By Kevin Blake
Which stallion does the data say is the outstanding sire-of-sires in Britain and Ireland? The answer will surprise you.
We often hear chat about a stallion's ability as a sire-of-sires being bandied about, but it is less common to see it examined in a more detailed and data-driven manner.
First and foremost, my personal opinion is that using a stallion's record as a sire-of-sires is one of the most brutally harsh measures in all of bloodstock on which to judge a horse. In short, the reality is that the vast majority of stallions do not prove to be long-term commercial successes.
Consider this. I recently conducted a study to answer the question of what percentage of Flat stallions are a commercial success in the long run. It included every stallion that commenced their covering careers in Britain and Ireland from 2002 to 2014 inclusive and monitored the fluctuations of their published nomination fee. For the purpose of this study, long-term commercial success for a stallion was defined as standing for the same or a higher nomination fee in their 10th year at stud as they had in their first season.
The study included a total of 186 stallions ranging from those that started from as low as £3,000 all the way up to Frankel who began covering at a fee of £125,000. What percentage of that sample qualified as a long-term commercial success by the above definition? Just 17.7% of them. To hammer it down further, only 8% of them stood their 10th season at double their initial fee or higher. Just 3.8% of them stood at four times or more their initial fee in year 10.

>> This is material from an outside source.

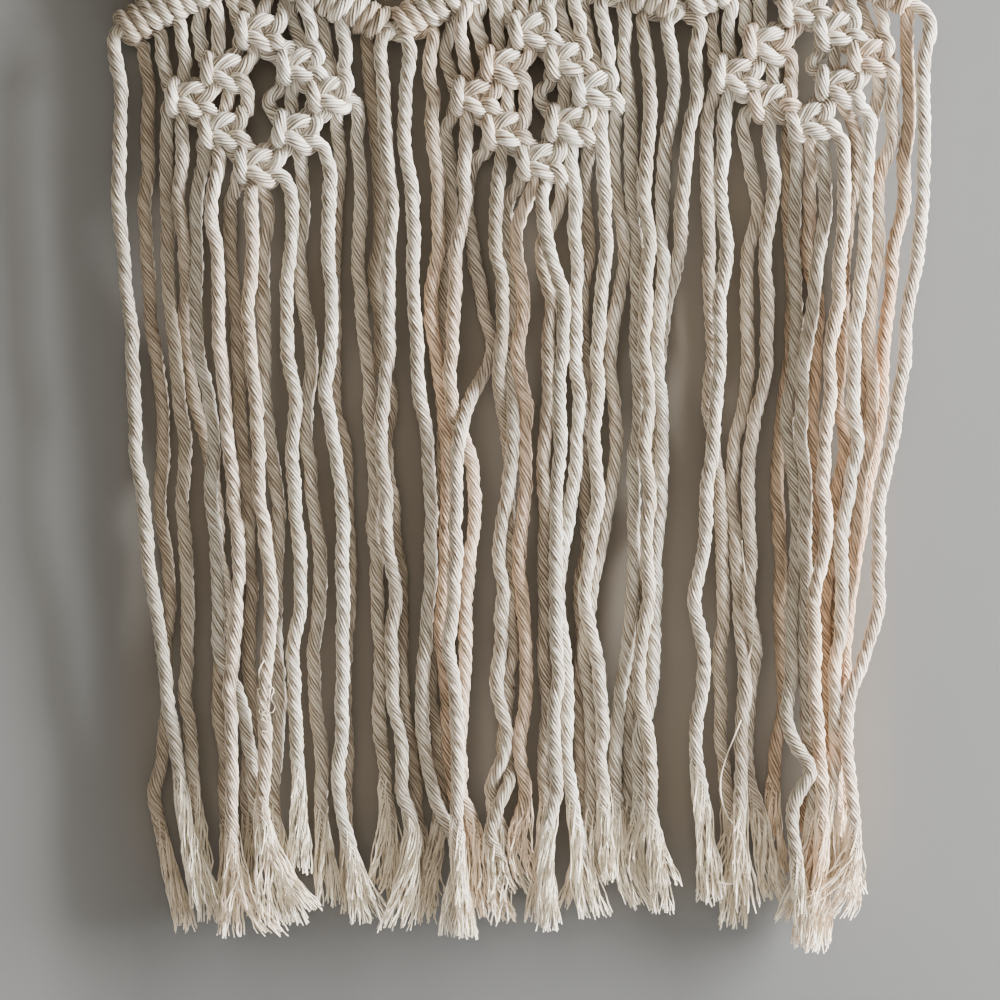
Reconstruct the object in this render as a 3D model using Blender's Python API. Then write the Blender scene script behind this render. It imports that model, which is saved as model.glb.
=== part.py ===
"""Macrame wall hanging: 49 cotton cords, knotted and left to hang as a fringe.

The cords start in a straight hitched heading, cross a zigzag of six hitched bars and are tied
into three diamonds of eight square knots. Below the diamonds they hang free, in four layers,
and end in frayed locks. Everything is one body, because knots and bars hold the cords together.

Frame: metres, +Z up, +X to the right as seen from the front, the wall on the +Y side. The origin
is the middle of the top edge. All tables are in millimetres.
"""
import math

import bmesh
import bpy
from mathutils import Vector

MM = 0.001

# Driving sizes, mm
CORD = 4.0                  # diameter of the twisted cotton cord
STRAND_SIDE = 3.4           # side of the square section that stands for one cord
LAYER_PITCH = 3.8           # from one layer of hanging cords to the next
STRAND_GAP = 0.3            # least gap between neighbours in one layer
LOCK_WIDTH = 5.0            # width of a frayed end at its middle
LOCK_TIP_WIDTH = 3.8
LOCK_TIP_DEPTH = 2.2
HEADING_Z = -6.0            # middle of the heading, below the top edge
HEADING_LEFT = -110.5       # first and last cord in the heading
HEADING_RIGHT = 112.5
HEADING_RADIUS = 6.0
BAR_RADIUS = 5.2            # outside of the hitches on a zigzag bar
HITCH_GROOVE = 0.8          # radius between two hitches, as a share of the outside
RIDGE_SIDES = 5             # sides of a bar's section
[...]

So, for a stallion to do enough to be considered even a reasonably good sire-of-sires is extremely difficult from a statistical perspective. With the very best sires tending to produce the most sons that are given a chance at stud, a top-class sire becoming considered a capable sire-of-sires can be something of a self-fulfilling prophesy. In comparison, even very successful stallions outside of the elite may only get a handful of opportunities for their sons to advertise their father's ability as a sire-of-sires, so the odds are very much stacked against them doing so.
Mind, when one examines the rarified air of stallions that stood for €50,000 or more in Britain and Ireland in 2023 in search of the most notable sires of sires, there is a surprise in store.
Just two stallions are responsible for two or more individual sire sons that feature on this list of the best of the best.
The first is Dubawi through his top-class sire sons New Bay and Night Of Thunder. This won't be a major surprise to anyone given that Dubawi is one of the greatest sires of recent decades. He already has over 50 individual Group/Grade 1 winners to his name and more than 25 of his sons have been given a chance as stallions.
But, who is the other? It must surely be Galileo, Shamardal, Invincible Spirit or some other highly-credentialed star stallion?
It is Acclamation, via his exceptional sire sons Dark Angel and Mehmas.
The pride of Rathbarry Stud has been a wonderful sire for so many breeders since starting his stallion career at a fee of €10,000 in 2004. However, in terms of producing top-class runners, he doesn't have the numbers to compare to the very best sires around. He has had six Group/Grade 1 winners in his career to date, which is a wonderful tally judged against all other stallions, but it is a relatively small number in the context of the very best sires in Europe. For example, Galileo, Dubawi, Shamardal and Invincible Spirit have had over 200 individual Group/Grade 1 winners between them.
The performance of Acclamation's sons on the track has translated to just seven of his sons being given the opportunity to stand at stud in Britain or Ireland over the years. When one looks at them in more detail, the magnitude of what Acclamation has achieved as a sire-of-sires starts to become clear.
Despite just two of his seven sire sons having achieved RPRs of 120 or higher on the track and the seven of them having started their stallion careers at an average nomination fee of around €12,000, this group of sires have punched incredibly well above their weight.
Five of the seven have produced at least one Group 1 winner. Four of them have produced multiple Group 1 winners. Of the two that haven't produced a Group 1 winner, it should be noted that Expert Eye's oldest progeny are just three-year-olds this year so it is still early days for him.
However, the real story of Acclamation as a sires of sires is that his sons Dark Angel and Mehmas have risen to elite status as stallions. They both rank up amongst the very best in Europe as sires of sprinter/milers and are members of the very exclusive club of stallions that have risen to a fee four times or more of their initial fee. Dark Angel has had 14 individual Group/Grade 1 winners as a sire and 10 of his own sons have already been given the chance to stand as sires in Britain and Ireland. Despite Mehmas's oldest progeny only being five-year-olds, he has sired four individual Group/Grade 1 winners and four of his sons are already standing at stud in Britain and Ireland.
All told, it wouldn't be an exaggeration to describe Acclamation's record as a sire-of-sires as being a statistical sensation.
While Acclamation is still going strong at Rathbarry Stud at the age of 24, whether he can produce another stallion son to further enhance his incredible record as a sire-of-sires remains to be seen. If we have already seen the last son of Acclamation retire to stud, Dark Angel and Mehmas are well on their way to continuing his remarkable legacy as a sire-of-sires. What a legacy it is.